Euro coins are seen in front of displayed logo of Gazprom
Euro coins are seen in front of displayed logo of Gazprom

South Stream Suspension and Cancellation

The EU adamantly opposed the South Stream project on the grounds of the Third Energy Package. However, in the end, the European Commission’s infringement procedure against Bulgaria for establishing of a joint venture between Gazprom and Bulgargas in violation of EU competition rules proved to be decisive. Following Bulgaria’s suspension of the project in June 2014, President Putin canceled it in December of that year, blaming Sofia for its demise.

By that time, it had become clear that Gazprom would not be able to overcome the EU’s opposition to the pipeline and was unwilling to implement drastic changes to obey by EU laws. Moreover, an anti-monopoly probe the European Commission had started against Gazprom was threatening to result in serious fines.

But most importantly, by the end of 2014, the Western sanctions against Russia for annexing Crimea were hitting Moscow’s ability to access international financing, while oil prices were plummeting, shrinking Russia’s energy revenues. These two major developments were the deeper reasons for South Stream’s cancellation.

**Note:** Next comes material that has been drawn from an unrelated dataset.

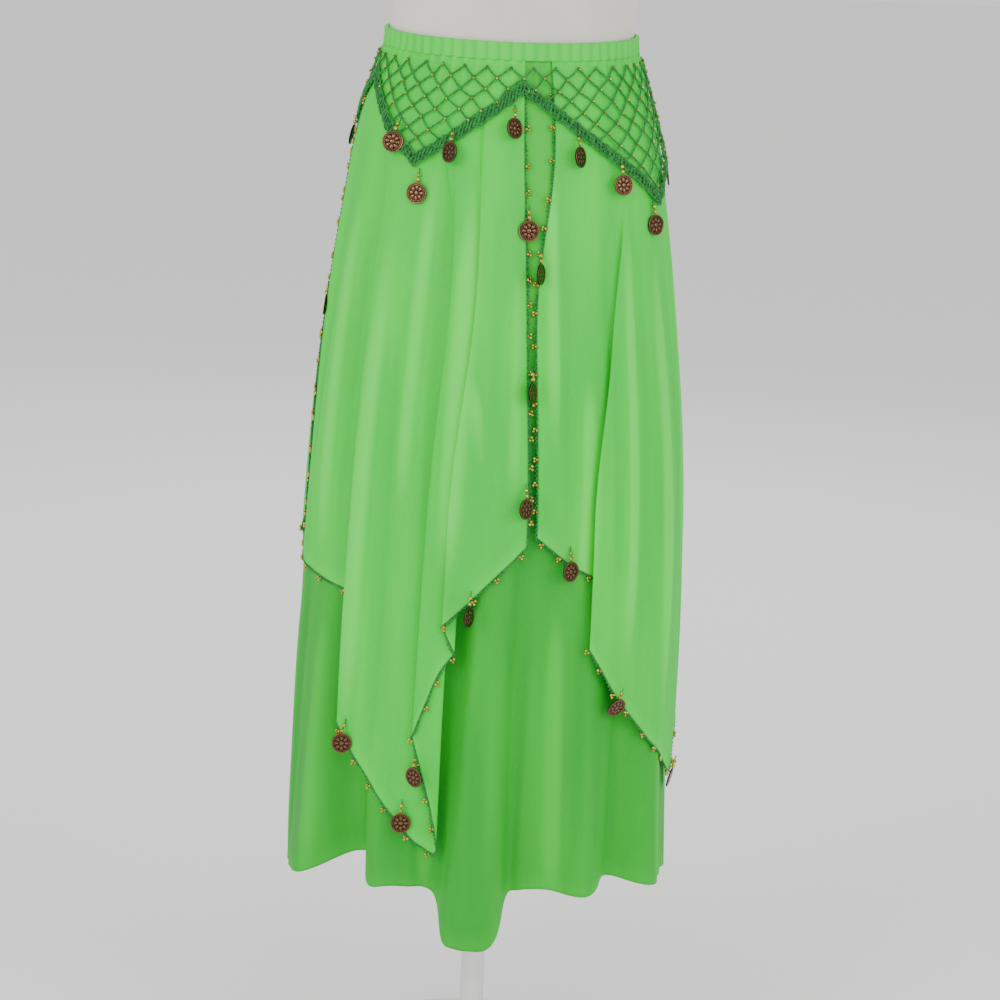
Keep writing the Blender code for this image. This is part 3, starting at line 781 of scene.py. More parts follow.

Polygraph.info finds Vzglyad’ s claim that Bulgaria put an end to the South Stream pipeline project to be false. The real reason the Russian president canceled the project was Moscow’s reluctance to conduct business in Europe by Europe’s rules and its inability to raise funds for the $40 billion project in the aftermath of the Western sanctions imposed on Russia for its March 2014 annexation of Crimea.